• Exercise directions: In the records below, begin at the line that has "Write the build123d" and stop after the line that has "from math import"; quote those lines verbatim and nothing more.

• Input material:
==========
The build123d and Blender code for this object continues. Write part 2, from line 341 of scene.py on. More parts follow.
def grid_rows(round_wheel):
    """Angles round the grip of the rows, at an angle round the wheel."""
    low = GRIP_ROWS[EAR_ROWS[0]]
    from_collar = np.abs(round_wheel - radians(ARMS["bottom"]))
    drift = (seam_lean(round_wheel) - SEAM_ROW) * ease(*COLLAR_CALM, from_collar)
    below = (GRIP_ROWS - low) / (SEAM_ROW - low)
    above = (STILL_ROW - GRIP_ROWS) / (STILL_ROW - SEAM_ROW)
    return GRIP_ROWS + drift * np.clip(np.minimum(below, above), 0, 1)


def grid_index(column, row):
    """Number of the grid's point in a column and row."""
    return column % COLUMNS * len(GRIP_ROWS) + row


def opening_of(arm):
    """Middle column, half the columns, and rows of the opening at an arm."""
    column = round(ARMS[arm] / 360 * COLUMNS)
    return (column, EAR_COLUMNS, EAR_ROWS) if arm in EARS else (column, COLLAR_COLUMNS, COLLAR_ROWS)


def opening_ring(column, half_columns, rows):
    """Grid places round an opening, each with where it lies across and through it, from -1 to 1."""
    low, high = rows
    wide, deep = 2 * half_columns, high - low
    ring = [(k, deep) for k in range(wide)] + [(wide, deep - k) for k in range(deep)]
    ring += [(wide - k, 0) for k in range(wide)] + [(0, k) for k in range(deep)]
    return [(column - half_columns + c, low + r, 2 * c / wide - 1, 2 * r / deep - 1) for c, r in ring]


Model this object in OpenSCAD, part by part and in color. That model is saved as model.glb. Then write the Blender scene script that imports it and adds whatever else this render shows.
==========
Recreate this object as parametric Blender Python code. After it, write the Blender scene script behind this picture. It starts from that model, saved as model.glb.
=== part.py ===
==========
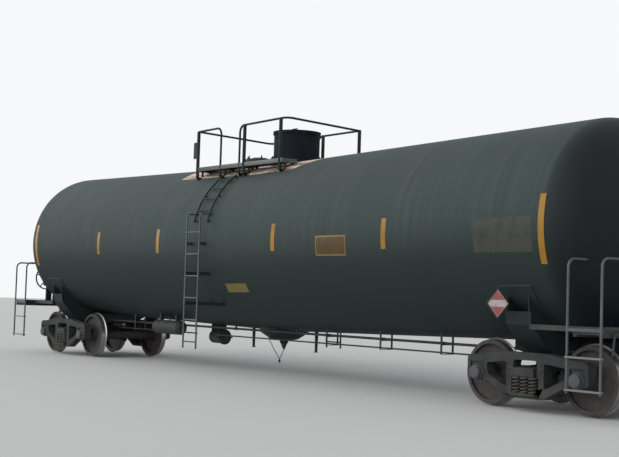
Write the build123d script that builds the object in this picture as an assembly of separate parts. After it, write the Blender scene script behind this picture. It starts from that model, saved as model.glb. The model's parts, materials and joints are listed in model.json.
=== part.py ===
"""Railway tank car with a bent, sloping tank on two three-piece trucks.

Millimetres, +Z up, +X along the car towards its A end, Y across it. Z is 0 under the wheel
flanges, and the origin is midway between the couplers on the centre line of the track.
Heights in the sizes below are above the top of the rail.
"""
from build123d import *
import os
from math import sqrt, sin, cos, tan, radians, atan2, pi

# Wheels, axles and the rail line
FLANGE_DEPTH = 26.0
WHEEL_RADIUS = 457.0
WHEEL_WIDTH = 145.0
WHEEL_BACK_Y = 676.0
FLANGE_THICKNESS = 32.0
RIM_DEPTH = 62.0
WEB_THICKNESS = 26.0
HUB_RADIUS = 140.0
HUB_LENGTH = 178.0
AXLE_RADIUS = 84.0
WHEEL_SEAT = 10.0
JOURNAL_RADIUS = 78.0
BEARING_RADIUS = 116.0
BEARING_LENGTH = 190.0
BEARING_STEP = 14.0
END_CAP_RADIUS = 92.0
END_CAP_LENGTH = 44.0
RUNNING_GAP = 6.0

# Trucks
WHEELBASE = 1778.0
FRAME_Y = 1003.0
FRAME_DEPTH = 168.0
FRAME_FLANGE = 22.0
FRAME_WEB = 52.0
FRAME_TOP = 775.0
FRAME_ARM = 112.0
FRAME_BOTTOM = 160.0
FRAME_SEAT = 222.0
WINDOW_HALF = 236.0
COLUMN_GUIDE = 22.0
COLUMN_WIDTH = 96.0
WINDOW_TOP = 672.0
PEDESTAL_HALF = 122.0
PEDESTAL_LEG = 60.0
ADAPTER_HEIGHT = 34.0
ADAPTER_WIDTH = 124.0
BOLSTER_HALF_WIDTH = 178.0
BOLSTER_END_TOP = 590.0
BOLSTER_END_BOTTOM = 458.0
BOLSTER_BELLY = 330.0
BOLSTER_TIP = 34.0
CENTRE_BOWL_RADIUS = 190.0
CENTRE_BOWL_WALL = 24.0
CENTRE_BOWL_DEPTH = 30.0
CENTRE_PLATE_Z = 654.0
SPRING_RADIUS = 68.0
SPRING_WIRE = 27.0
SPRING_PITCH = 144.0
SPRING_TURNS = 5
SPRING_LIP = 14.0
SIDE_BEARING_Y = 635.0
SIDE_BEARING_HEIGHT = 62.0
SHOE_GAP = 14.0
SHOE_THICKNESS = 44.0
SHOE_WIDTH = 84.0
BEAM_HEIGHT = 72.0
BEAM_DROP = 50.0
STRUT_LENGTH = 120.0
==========
• Exercise response:
Write the build123d script that builds the object in this picture as an assembly of separate parts. After it, write the Blender scene script behind this picture. It starts from that model, saved as model.glb. The model's parts, materials and joints are listed in model.json.
=== part.py ===
"""Railway tank car with a bent, sloping tank on two three-piece trucks.

Millimetres, +Z up, +X along the car towards its A end, Y across it. Z is 0 under the wheel
flanges, and the origin is midway between the couplers on the centre line of the track.
Heights in the sizes below are above the top of the rail.
"""
from build123d import *
import os
from math import sqrt, sin, cos, tan, radians, atan2, pi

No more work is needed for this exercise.